You also find that it is extremely difficult to project the future for any children to follow. You don’t dare. It would just make the pain that much more intolerable if you next kid wins the autism lottery. The defenses go up, and you put all of your dreams for your child on hold for about 16 months. Once you are given the “all clear”. THEN you start to envision your child’s future.
So how do we, as parents of children on the Autism Spectrum, compensate? How can we fix it? Is there a suitable replacement?

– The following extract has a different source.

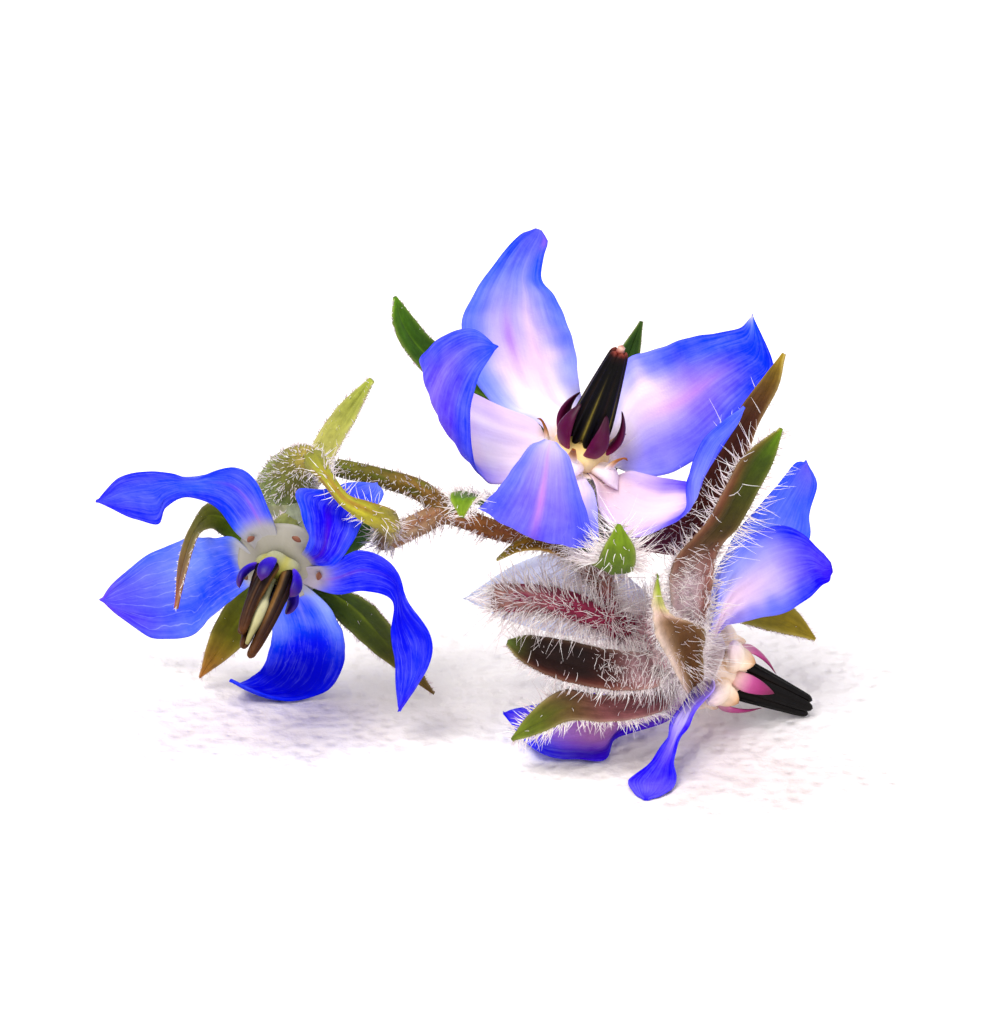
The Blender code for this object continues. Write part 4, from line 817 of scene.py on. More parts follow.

I am afraid that it all comes with the territory. There are certain things, no matter how we try to spin it, that just can’t happen for the parents of children with ASD, but even though we have to carry this burden (among many others specific to parents of the autistic) there is a silver lining. I have learned an amazing thing through this struggle that no 12 step program or self-help tape, could ever teach me quite so effectively… live in the now. Take each day as it comes and chant the old “One day at a time” mantra. It sounds cliché, but I do think that a change in our mindset to focus on the now is paramount. Live in “THESE moments” instead of “THOSE moments”.
Each day my son advances and develops his personality, and I struggle to keep “THOSE moments” at bay. I fail often, but not so often that I can’t enjoy my son. He will be what he will be and there isn’t much I can do about that. In the meantime I will keep trying to focus on “THESE moments”. They are a lot of fun and extremely fulfilling.